Businesses must also be aware of strict liability torts, which apply without a finding of fault, such as in cases involving defective products that are unreasonably dangerous. Proactive risk management—through quality control, clear warnings, adequate training, and insurance—is the primary legal and financial defense against tort liability.
Protecting Assets: Intellectual Property and Business Entities
Your business's intangible assets often hold its greatest value. Intellectual property (IP) law protects creations of the mind. Key protections include copyrights (for original artistic/literary works), trademarks (for symbols/logos identifying goods/services), patents (for novel, useful inventions), and trade secrets (for confidential business information like formulas or processes). Failing to secure IP rights can mean losing your competitive edge, as others may freely use your brand name, product design, or proprietary method.
Choosing the right business entity is a foundational legal decision with profound implications for liability, taxation, and operations. A sole proprietorship offers simplicity but exposes the owner to unlimited personal liability for business debts. A partnership shares this liability risk among partners. Forming a corporation or a limited liability company (LLC) creates a separate legal entity, generally shielding owners' personal assets from business liabilities. This "corporate veil" protects your home and savings if the business is sued or fails, making entity selection a critical early step.
Governing Relationships: Employment Law and Regulatory Compliance
Once you have employees, a new sphere of law governs the relationship. Employment law encompasses hiring practices, wage and hour regulations (like the Fair Labor Standards Act), workplace safety (OSHA), and prohibitions against discrimination (Title VII of the Civil Rights Act, ADA, etc.). Misclassifying an employee as an independent contractor, for example, can lead to significant penalties for unpaid taxes and benefits. These laws require structured policies and training to ensure a fair, safe, and legally compliant workplace.
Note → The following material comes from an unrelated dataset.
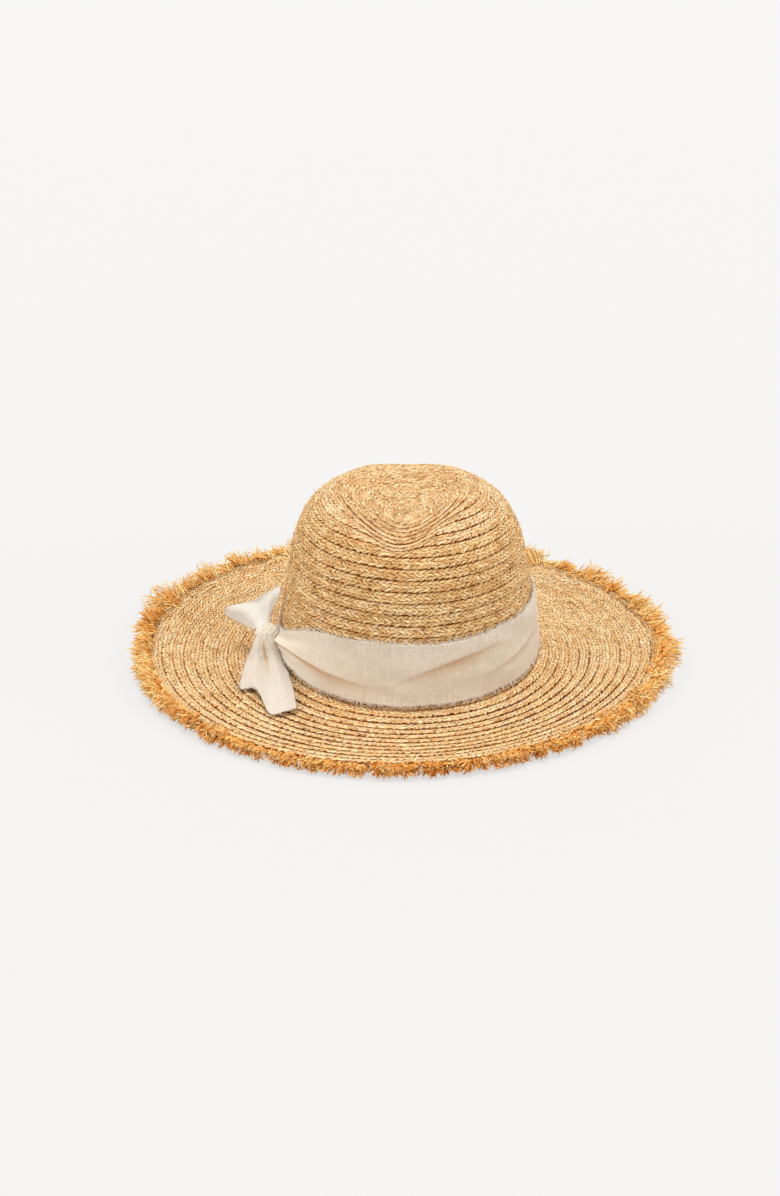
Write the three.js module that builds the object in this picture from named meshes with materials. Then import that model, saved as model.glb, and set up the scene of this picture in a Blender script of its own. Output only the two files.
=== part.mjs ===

Beyond internal operations, businesses operate within a web of regulatory compliance obligations. These vary by industry and may include environmental regulations (EPA), consumer protection laws (FTC rules), data privacy statutes (like GDPR or CCPA), and industry-specific rules for finance, healthcare, or transportation. Non-compliance is not just a legal risk but a reputational and financial one, often resulting in hefty fines, injunctions, or even criminal charges for responsible officers.
Resolving Conflicts: Dispute Resolution
Despite best efforts, disputes arise. Litigation—resolving a dispute in court—is public, expensive, and time-consuming. Therefore, businesses often utilize alternative dispute resolution (ADR) methods. Mediation involves a neutral third party who facilitates a negotiated settlement; it is non-binding but often successful. Arbitration involves a neutral arbitrator who hears evidence and renders a binding decision, typically faster and more private than litigation. Including an arbitration clause in your contracts can mandate this path, so understanding its pros and cons is a key strategic choice.
Common Pitfalls
- The Handshake Deal: Relying on oral agreements is a major risk. Memories fade, and terms are disputed. Without a written contract, proving the specifics of an offer, acceptance, or consideration becomes a "he said, she said" scenario that is difficult and costly to resolve.
- Correction: Memorialize all significant agreements in writing. Even a simple email confirming key terms (scope, price, deadline) can provide crucial evidence and clarify expectations for both parties.
- Ignoring the Corporate Veil: Simply forming an LLC or corporation is not enough. If you treat the business's assets and accounts as your personal piggy bank (a practice called "commingling"), a court may "pierce the corporate veil" and hold you personally liable.
- Correction: Maintain strict separation between personal and business finances. Use business bank accounts, document all transactions, and hold regular meetings for corporate formalities.
- Copy-Paste Compliance: Using a generic online template for an employee handbook or software terms of service without tailoring it to your specific business and jurisdiction is dangerous. Laws differ by state and industry, and a one-size-fits-all approach will have gaps.
- Correction: Use templates as a starting point, but have critical documents reviewed by a qualified business attorney who can identify and address risks specific to your operation.
- Deferring All Legal Thought to Lawyers: Viewing lawyers only as emergency responders for lawsuits is a costly mistake. The most valuable—and cost-effective—legal advice is preventative.
- Correction: Develop a basic legal literacy. Use counsel as a strategic partner for key decisions like entity formation, major contracts, and compliance audits to avoid problems before they start.
Summary
- Business law provides the essential framework for all commercial activity, transforming legal awareness from a defensive cost into a proactive strategic advantage for ethical decision-making.
- Contracts are the building blocks of commerce; understanding formation (offer, acceptance, consideration) and enforcement is critical for creating clear, binding agreements that prevent and resolve disputes.
- Risk management requires guarding against tort liability (like negligence) through safe operations and protecting key assets through intellectual property rights and the appropriate selection of a business entity (like an LLC or corporation) to limit personal liability.
- Operational success hinges on compliance with employment laws governing the workplace and broader industry-specific regulations, requiring structured policies and ongoing vigilance.
- Effective dispute resolution strategies, including alternative methods like mediation and arbitration, are often preferable to costly litigation and should be considered during the contract drafting phase.